Citra hampir melupakan rasa mual dan segala sakit yang bersarang di badannya kali ini. Benar-benar bahagia terpancar di wajah Citra. Dirinya merasa punya kerabat satu wilayah di negri sebrang itu. Dan dia bisa berkomunikasi dengan lancar walau sedang berada di tanah asing tersebut.
"Ia, kebetulan saya sedang melakukan beberapa riset dan study banding di sini. Syukurnya orang-orang di sini sangat baik. Termasuk tante Margaret."
"Terimakasih, Dok?" Citra menghentikan kata-katanya karena tidak tahu nama kepanjangan dari dokter tampan di hadapannya itu.
"Perkenalkan! Saya dr. Azen Salim melakukan praktik di Rumah Sakit Pondok Indah Kebayoran Lama, Jakarta Selatan. Selain merupakan anggota Ikatan Dokter Indonesia, saya juga adalah seorang Ahli Obstetri dan Ginekolog."
"Apaan tuh dok?" tanya Citra sedikit rileks mendengar paparan dokter Azen yang sangat sejuk.
"Obstetri itu, ilmu yang berhubungan dengan kehamilan, termasuk persalinan bayi. Sedangkan ginekologi mencakup pemahaman terhadap sistem reproduksi perempuan."
"Maksud Dokter?" Sontak rileks Citra hilang dan menegang saat mendengar dokter di hadapannya adalah ahli kehamilan dan persalinan.
"Ya ... Selamat mbak! Anda akan jadi seorang ibu. Makanya saya yang akan menangani anda dengan khusus." Jelas Dokter Azen sambil memberikan beberapa suntikan kedalam selang infus Citra.

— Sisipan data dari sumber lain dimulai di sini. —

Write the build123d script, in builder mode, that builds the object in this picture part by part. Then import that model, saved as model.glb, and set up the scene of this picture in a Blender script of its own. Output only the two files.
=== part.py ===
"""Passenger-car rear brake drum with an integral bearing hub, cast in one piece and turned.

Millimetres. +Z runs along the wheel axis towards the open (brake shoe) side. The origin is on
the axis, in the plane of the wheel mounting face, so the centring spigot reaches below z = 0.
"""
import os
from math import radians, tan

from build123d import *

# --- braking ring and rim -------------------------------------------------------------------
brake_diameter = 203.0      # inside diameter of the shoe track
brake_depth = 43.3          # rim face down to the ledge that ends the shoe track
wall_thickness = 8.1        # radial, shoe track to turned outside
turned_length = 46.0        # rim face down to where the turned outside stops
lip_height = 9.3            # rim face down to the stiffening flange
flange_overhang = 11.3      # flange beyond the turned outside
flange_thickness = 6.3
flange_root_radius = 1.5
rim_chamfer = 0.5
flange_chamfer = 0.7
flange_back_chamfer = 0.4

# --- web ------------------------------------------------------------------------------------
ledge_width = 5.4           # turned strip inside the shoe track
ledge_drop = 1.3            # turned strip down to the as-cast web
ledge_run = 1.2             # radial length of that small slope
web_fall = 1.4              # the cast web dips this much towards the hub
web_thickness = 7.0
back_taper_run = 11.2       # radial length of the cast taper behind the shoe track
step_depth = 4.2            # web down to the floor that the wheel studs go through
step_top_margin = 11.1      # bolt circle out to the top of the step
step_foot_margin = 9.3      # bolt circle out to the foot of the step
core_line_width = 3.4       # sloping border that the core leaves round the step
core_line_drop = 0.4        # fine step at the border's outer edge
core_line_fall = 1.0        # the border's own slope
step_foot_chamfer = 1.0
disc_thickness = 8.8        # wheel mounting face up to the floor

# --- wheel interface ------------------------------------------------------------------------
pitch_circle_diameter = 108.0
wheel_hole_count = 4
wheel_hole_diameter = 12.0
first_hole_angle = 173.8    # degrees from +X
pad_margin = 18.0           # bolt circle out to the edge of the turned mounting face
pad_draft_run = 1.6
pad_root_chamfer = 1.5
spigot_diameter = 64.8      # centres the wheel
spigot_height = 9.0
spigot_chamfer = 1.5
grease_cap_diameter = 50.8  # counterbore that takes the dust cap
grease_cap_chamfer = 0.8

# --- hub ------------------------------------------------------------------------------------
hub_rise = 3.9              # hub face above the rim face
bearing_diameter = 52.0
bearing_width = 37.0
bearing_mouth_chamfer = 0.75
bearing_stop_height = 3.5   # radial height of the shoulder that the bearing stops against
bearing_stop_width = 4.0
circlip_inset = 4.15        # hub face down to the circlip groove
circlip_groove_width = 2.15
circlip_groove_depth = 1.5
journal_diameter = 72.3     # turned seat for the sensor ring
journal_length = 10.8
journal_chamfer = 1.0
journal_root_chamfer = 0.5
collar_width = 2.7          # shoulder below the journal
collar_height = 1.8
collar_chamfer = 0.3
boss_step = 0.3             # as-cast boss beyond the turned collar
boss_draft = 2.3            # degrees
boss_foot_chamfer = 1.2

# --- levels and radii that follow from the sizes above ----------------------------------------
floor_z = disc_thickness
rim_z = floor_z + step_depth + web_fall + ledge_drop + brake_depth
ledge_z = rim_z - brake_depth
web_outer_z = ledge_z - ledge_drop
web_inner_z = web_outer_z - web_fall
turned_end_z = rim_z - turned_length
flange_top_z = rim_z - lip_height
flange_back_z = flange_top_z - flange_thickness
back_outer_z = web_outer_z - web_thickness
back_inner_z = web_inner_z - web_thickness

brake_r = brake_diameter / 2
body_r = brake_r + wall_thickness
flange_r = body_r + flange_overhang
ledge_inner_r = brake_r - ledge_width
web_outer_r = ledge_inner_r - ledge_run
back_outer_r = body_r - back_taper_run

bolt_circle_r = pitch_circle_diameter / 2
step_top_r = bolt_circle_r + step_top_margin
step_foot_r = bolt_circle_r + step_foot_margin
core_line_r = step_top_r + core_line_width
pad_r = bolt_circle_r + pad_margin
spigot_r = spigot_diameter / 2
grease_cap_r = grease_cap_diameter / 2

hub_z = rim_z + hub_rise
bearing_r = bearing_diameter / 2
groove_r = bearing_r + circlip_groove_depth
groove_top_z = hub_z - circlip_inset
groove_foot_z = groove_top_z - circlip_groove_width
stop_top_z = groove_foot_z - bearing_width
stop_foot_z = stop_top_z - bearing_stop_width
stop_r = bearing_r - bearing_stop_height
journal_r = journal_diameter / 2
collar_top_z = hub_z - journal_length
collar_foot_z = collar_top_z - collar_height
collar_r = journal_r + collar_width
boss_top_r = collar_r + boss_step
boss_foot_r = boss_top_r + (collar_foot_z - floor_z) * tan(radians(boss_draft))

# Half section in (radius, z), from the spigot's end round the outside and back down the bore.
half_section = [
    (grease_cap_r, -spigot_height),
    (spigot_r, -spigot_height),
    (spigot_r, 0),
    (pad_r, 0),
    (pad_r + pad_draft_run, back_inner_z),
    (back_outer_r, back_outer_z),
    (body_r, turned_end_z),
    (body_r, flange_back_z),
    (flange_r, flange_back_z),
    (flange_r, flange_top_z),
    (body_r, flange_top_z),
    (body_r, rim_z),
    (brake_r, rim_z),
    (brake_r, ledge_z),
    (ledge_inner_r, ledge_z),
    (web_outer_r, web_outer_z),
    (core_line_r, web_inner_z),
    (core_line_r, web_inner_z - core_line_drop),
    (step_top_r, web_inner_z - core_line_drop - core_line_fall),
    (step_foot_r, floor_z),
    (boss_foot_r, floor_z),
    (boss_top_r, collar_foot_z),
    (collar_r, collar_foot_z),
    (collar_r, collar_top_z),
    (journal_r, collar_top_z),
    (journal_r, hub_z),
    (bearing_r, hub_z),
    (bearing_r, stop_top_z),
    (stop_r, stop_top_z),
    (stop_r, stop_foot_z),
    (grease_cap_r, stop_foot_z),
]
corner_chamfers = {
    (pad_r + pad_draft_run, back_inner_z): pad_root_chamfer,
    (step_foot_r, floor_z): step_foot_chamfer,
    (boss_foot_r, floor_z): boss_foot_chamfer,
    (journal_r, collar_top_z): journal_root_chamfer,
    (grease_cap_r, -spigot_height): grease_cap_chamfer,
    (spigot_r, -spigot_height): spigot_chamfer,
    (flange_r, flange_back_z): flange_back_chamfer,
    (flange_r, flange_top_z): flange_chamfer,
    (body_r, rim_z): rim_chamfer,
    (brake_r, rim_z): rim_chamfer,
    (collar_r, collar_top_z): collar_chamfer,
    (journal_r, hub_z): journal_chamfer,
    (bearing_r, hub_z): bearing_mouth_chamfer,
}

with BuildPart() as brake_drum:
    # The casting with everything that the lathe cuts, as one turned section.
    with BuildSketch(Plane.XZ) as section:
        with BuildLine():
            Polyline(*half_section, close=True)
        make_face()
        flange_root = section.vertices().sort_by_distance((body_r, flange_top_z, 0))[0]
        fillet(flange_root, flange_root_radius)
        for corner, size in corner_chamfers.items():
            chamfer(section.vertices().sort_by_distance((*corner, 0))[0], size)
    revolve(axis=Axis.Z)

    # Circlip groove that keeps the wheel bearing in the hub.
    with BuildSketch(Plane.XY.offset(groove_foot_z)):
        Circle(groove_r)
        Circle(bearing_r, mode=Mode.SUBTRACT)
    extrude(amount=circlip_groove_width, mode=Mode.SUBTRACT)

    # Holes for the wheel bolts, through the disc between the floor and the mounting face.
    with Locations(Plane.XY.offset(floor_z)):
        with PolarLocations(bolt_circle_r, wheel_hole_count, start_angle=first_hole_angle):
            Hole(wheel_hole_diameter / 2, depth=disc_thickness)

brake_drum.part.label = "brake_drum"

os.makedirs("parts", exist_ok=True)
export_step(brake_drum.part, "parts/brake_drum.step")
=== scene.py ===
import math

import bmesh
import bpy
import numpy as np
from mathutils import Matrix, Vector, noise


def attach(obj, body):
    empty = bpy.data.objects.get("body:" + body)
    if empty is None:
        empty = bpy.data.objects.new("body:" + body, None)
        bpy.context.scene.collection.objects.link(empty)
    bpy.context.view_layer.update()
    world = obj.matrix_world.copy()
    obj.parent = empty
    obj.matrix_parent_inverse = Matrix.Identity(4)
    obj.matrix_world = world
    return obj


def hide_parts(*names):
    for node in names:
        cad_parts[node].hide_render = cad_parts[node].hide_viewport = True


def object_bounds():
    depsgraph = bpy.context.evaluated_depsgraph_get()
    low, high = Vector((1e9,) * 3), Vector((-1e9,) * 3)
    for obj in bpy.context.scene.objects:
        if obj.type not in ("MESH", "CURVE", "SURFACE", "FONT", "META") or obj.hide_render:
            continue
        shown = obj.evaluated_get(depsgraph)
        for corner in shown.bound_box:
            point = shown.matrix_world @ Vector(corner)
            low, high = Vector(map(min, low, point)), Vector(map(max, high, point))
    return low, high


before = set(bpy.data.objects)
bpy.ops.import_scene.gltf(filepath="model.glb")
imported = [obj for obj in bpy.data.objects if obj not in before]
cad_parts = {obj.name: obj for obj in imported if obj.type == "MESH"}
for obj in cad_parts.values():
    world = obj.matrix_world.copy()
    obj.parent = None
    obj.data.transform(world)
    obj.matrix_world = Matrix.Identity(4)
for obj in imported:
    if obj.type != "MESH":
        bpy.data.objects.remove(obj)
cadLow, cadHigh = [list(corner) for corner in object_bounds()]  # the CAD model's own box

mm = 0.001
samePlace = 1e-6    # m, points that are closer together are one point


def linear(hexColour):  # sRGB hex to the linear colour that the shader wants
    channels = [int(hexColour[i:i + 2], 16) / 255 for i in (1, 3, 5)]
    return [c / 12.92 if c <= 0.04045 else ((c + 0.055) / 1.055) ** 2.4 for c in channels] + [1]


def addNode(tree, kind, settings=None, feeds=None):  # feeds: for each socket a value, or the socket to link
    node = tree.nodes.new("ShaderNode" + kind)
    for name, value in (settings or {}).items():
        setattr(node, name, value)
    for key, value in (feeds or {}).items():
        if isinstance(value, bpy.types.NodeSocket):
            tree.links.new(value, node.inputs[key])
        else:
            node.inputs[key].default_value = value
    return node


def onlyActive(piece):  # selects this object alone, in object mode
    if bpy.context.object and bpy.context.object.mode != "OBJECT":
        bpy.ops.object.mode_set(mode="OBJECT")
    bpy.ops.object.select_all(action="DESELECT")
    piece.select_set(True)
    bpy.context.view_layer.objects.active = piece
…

"Sss-saya hamil, Dok?" Citra ingin lebih tegas lagi mendengar hasil diagnosis dokter yang sebenar-benarnya.
"Iya, Setelah Anamnesis yang di lakukan dokter sebelumnya tadi, akhirnya kami mendapatkan hasilnya. Bahwasannya anda sedang mengandung." Tegas Dr. Azen langsung keluar setelah menyelesaikan tugasnya memberikan obat dan meyakinkan pasiennya sudah aman.
'MENGANDUNG! MENGANDUNG!'
Suara terakhir Dr. Azen terus terngiang di telinga Citra yang membuatnya sangat syok seperti tersambar petir.
Mata Citra kosong menyawang langit-langit dengan kedua tangan di lipat di atas perut lepeknya. Seketika itu juga, otak Citra benar-benar tidak bisa berfikir jernih.
Sedangkan Margaret hanya duduk santai tidak mengerti semua penjelasan Dr. Azen yang menggunakan bahasa indonesia secara keseluruhan.